■ **REQUIRED TASK**
Provide only the number of lines in the data below that contain the string "imported".

■ **ENTRIES SUPPLIED**

************

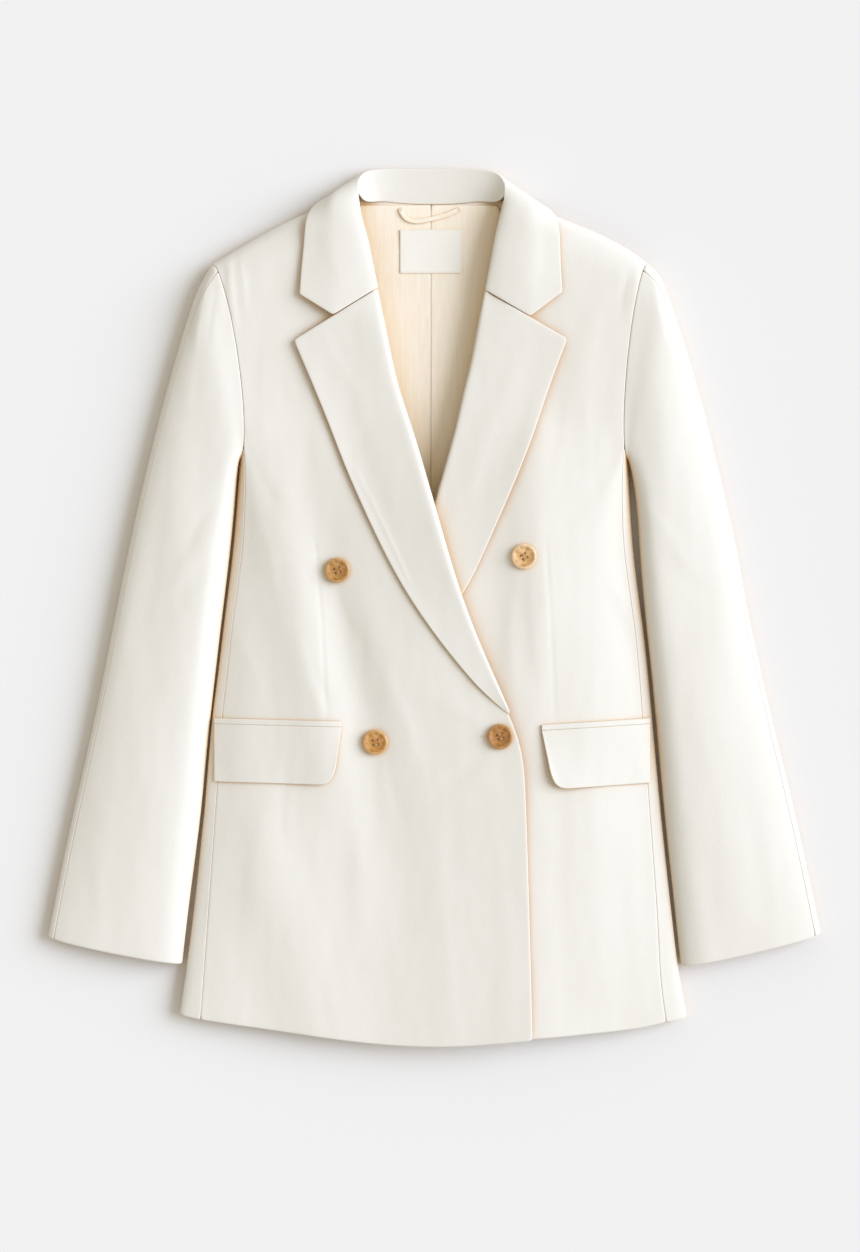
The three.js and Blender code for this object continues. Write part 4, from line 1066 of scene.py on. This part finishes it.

************

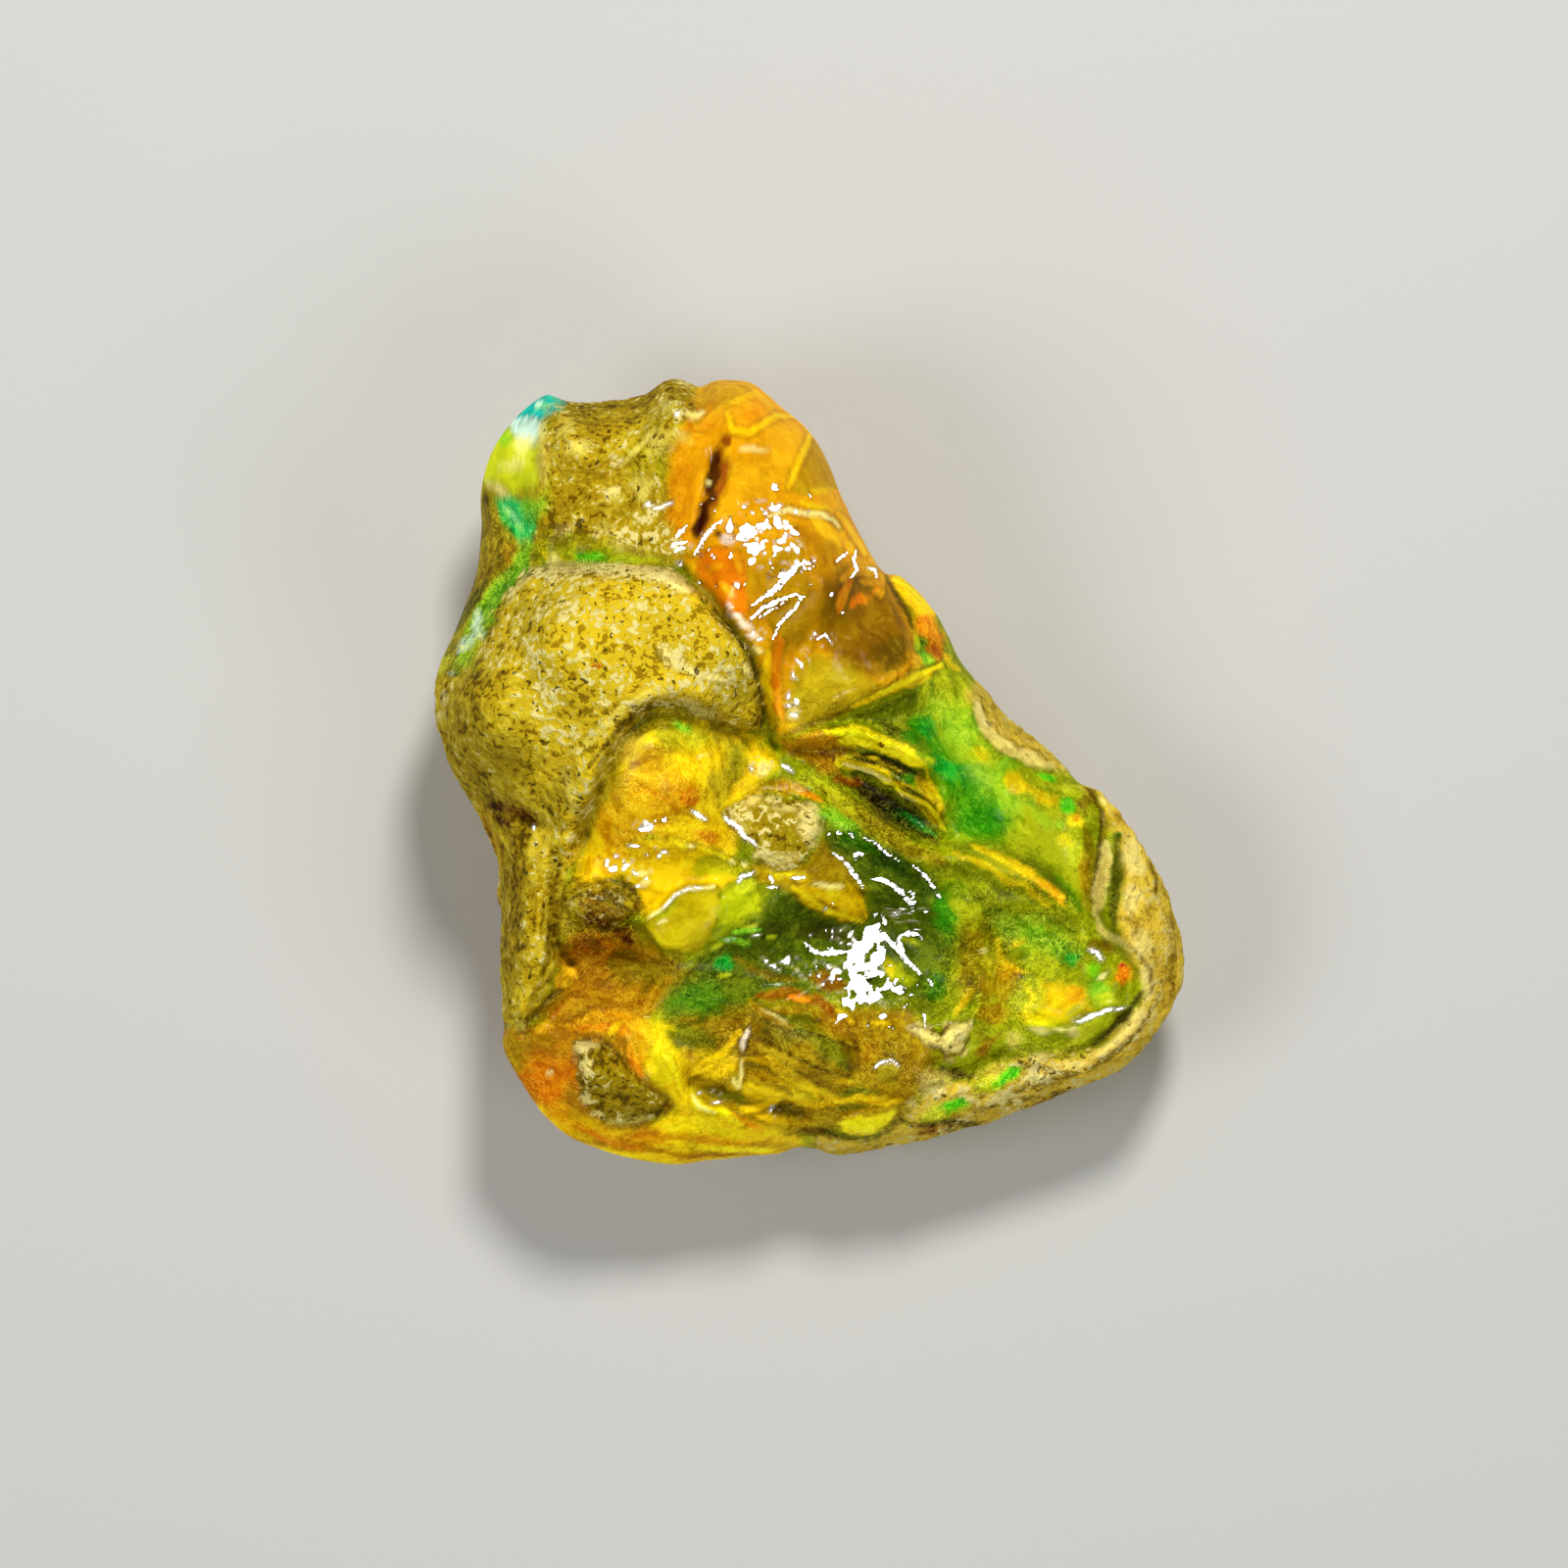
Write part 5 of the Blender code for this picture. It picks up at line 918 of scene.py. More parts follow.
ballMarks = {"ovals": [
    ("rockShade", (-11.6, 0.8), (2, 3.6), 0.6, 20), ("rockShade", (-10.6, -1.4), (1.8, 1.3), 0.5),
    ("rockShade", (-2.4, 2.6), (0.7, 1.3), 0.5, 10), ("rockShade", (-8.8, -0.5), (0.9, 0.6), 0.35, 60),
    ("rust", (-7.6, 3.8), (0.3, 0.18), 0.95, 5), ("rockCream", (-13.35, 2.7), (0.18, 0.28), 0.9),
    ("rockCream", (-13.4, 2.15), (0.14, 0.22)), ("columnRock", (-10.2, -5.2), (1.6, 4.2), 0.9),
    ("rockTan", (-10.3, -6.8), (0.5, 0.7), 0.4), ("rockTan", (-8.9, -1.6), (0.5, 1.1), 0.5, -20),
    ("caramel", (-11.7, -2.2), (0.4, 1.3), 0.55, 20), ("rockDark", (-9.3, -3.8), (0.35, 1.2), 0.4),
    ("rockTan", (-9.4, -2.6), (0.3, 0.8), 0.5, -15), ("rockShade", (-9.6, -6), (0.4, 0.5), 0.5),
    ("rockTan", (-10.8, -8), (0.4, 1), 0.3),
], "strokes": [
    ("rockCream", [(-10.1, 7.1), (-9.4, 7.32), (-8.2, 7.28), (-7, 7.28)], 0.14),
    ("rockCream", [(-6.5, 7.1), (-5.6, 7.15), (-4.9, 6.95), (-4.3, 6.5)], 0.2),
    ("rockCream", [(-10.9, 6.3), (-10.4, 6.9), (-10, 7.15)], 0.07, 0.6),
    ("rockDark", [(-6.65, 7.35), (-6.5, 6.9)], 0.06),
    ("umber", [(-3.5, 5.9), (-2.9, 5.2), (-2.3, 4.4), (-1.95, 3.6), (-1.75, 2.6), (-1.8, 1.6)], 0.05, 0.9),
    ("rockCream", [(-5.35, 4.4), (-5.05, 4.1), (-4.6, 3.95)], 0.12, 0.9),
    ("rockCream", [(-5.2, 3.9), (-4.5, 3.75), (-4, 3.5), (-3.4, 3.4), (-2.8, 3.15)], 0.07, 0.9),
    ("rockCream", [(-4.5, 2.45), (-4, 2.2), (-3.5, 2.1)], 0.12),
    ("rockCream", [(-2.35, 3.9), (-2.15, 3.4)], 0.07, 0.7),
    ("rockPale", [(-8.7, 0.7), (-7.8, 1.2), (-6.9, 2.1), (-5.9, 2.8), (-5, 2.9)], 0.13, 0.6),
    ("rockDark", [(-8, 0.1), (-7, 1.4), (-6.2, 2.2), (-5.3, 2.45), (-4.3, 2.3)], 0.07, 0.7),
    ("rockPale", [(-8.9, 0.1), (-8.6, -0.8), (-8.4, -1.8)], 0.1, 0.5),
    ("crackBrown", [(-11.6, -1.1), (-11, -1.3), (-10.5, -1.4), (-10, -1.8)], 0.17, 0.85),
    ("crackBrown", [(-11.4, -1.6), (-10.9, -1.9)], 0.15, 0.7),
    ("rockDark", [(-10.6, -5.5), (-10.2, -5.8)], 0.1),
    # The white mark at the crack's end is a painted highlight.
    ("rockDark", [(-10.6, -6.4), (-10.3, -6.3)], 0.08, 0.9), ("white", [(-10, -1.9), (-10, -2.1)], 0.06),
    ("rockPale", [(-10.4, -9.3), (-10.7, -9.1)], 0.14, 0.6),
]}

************

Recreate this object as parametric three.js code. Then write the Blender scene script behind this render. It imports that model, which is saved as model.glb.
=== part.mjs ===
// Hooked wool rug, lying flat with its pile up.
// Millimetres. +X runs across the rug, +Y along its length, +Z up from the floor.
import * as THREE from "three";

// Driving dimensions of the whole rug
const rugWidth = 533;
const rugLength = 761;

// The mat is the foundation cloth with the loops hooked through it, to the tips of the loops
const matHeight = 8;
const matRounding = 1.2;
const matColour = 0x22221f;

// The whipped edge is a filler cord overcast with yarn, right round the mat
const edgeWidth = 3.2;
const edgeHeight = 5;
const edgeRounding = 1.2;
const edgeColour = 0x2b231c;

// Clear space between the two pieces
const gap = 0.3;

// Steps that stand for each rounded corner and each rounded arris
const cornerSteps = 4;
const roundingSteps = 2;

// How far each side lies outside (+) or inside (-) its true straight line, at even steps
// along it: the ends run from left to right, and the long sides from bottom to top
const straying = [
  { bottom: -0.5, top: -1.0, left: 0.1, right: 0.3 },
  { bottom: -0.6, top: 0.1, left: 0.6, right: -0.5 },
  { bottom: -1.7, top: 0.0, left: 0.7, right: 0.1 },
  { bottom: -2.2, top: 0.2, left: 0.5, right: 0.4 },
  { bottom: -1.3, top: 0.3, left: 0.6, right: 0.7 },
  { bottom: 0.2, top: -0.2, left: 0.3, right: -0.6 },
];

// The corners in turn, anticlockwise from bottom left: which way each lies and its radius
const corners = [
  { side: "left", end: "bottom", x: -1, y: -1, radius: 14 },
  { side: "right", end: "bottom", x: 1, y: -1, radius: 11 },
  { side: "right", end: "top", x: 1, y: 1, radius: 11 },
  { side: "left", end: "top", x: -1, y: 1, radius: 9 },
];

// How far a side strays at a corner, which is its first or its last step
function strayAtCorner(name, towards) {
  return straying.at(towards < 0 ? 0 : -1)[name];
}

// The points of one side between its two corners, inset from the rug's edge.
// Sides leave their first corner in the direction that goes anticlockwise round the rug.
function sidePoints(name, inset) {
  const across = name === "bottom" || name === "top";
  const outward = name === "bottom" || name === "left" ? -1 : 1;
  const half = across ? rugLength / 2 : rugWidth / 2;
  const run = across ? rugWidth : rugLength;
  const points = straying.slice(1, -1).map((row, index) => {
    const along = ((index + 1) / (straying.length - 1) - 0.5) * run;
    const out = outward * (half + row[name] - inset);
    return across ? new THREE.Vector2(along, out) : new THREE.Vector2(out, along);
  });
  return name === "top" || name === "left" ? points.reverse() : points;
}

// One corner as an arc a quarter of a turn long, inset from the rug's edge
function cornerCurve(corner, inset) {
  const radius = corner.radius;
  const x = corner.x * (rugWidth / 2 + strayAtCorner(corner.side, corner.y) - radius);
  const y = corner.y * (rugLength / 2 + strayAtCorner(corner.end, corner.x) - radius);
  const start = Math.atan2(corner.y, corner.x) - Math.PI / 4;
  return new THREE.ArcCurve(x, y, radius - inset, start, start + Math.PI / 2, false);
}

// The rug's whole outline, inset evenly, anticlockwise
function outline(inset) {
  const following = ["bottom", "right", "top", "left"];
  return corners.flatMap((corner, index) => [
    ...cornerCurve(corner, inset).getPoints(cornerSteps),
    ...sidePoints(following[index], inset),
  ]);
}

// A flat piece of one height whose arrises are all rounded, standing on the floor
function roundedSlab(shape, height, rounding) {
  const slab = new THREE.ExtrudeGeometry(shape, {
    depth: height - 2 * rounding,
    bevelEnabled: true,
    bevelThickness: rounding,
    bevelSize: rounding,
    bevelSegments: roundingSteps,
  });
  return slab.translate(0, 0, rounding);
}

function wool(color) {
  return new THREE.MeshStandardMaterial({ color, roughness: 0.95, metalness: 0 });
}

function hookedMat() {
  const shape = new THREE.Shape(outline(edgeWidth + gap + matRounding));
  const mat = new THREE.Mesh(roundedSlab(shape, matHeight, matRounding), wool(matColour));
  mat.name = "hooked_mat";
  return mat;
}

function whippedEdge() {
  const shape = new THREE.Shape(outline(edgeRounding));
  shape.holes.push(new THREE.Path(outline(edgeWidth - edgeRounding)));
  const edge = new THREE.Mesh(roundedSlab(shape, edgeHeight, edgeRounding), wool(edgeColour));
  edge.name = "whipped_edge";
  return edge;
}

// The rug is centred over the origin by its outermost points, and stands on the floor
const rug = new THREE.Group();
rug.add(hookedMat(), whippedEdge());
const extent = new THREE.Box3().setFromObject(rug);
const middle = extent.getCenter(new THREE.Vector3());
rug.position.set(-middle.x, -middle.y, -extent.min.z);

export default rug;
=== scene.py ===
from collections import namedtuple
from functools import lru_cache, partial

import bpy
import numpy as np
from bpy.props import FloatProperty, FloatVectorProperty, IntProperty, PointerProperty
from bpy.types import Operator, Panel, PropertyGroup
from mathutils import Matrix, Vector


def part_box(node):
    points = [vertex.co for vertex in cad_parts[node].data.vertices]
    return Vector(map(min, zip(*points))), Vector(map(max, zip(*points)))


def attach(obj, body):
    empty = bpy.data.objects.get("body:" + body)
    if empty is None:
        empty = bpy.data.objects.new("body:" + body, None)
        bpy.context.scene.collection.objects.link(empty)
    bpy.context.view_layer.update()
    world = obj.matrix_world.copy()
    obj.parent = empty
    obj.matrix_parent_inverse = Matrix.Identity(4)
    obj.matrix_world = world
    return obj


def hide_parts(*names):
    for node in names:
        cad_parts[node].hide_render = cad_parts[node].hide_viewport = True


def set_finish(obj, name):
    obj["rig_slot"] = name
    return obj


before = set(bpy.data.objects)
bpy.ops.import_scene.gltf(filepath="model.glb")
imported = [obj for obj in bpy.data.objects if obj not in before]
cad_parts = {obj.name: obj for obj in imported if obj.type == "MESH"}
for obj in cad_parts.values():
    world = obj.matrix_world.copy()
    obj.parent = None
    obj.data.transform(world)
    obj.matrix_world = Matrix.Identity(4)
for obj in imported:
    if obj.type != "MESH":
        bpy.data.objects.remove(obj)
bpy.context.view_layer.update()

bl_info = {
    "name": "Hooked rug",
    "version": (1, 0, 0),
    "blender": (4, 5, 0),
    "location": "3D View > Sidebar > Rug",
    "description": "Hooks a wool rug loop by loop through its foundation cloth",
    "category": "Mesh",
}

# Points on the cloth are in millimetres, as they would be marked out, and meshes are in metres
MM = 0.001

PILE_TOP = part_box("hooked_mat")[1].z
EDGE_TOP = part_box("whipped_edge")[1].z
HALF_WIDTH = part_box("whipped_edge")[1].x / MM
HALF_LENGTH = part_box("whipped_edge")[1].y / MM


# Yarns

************

■ **ANSWER TO THIS PROBLEM**
3